From the time that the first farmers began to cultivate plants, people have been concerned with reducing the crop losses caused by plant diseases. Through the evolution of our crop production technologies over the last ten thousand years, the principles of plant disease management have been woven into the fabric of our civilization. The decisions of when, where, and what to plant and the development of specific cultural practices have been based on countless generations of trial and error. Without a doubt, the successful farming methods depended upon being able to suppress the development of plant pathogens, even if the farmer had no particular awareness of the underlying biological mechanisms that led to her or his success. Everywhere in the world, either directly or indirectly, our attempts to manage plant disease have determined what we eat and where we have settled.

This unit describes how plant disease develops through time, and it introduces mathematical models of plant disease epidemics. Examples from the published literature show how these models can be used to help make management decisions.

Plant Disease Epidemiology?

Plant disease epidemiology? How can there be an epidemic on plants? (Gr. epi, on; demos, people) Well, strictly speaking, we should call it an epiphytotic, but the term "epidemic" has become so widely used in reference to plant disease and so entrenched in the phytopathological literature that we are forced to give in and leave "epiphytotic" to the etymological purists. So if we accept "epidemic" to apply to plant populations, then "epidemiology" refers to the study of the development of disease in those populations. However, these terms still are technically imprecise and sometimes confusing because of their common usage. "Epidemic" is often used in such expressions as "epidemic proportions" to mean a high level of disease. "Epidemic" also is commonly used to denote a sudden and rapid or a widespread development of disease, implying that if development is slow or it is spatially limited there is no epidemic.

Logistic Curve
The Dynamics of Plant Disease

In this text we will use "epidemic" to denote the dynamics of disease, that is, the change in the amount of disease with time. By "amount" of disease we mean either incidence (the number of plants or plant parts affected), severity (the amount of tissue affected), or a combination of both. By this definition there can be fast epidemics or slow epidemics, and there can even be "negative" epidemics, in which there is a decrease in the amount of disease with time. For example, if we are using the proportion of leaves infected as a measure of disease incidence, and during a dry spell we get new, healthy leaves forming while the infected ones drop off, we could get a negative change in the amount of disease.

Disease Focus
The Spatial Distribution of Plant Disease

After a period of time, a disease that started with a single infected plant will commonly appear as a "focus", with the density of lesions or of infected plants highest in the center and diminishing radially outward.
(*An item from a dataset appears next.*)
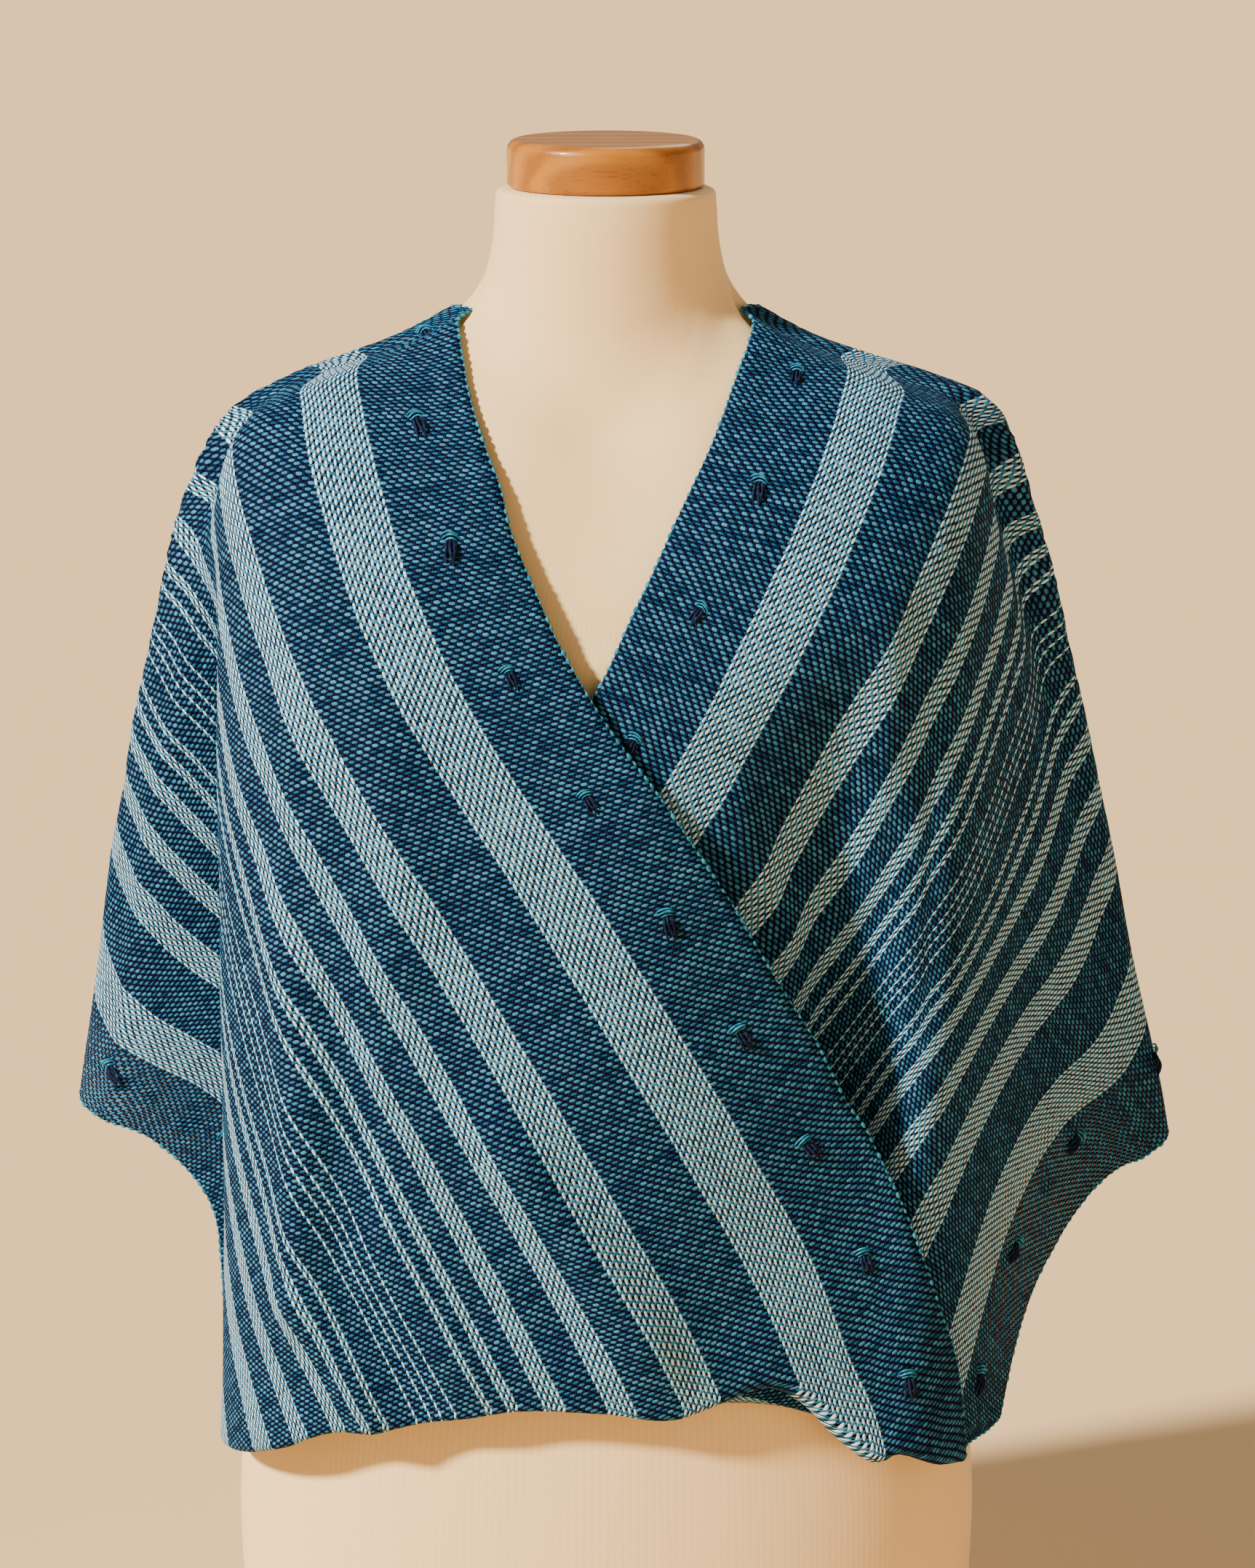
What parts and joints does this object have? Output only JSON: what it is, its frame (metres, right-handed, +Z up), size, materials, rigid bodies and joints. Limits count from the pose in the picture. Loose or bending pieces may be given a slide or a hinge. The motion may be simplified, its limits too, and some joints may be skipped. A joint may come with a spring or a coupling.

Associated with the change in the amount of plant disease with time is a change in the spatial distribution of lesions or of infected plants. A good working definition of epidemic, therefore, is a change in plant disease in time and space.

The term endemic is sometimes used (erroneously) to mean the opposite of "epidemic", that is, to denote constant disease, because in areas where the pathogen and its host have coevolved over long periods of time, they often have reached an equilibrium where there is little change in the amount of disease with time. In the strict sense "endemic" means native to a particular area, and therefore we can have epidemics of endemic diseases.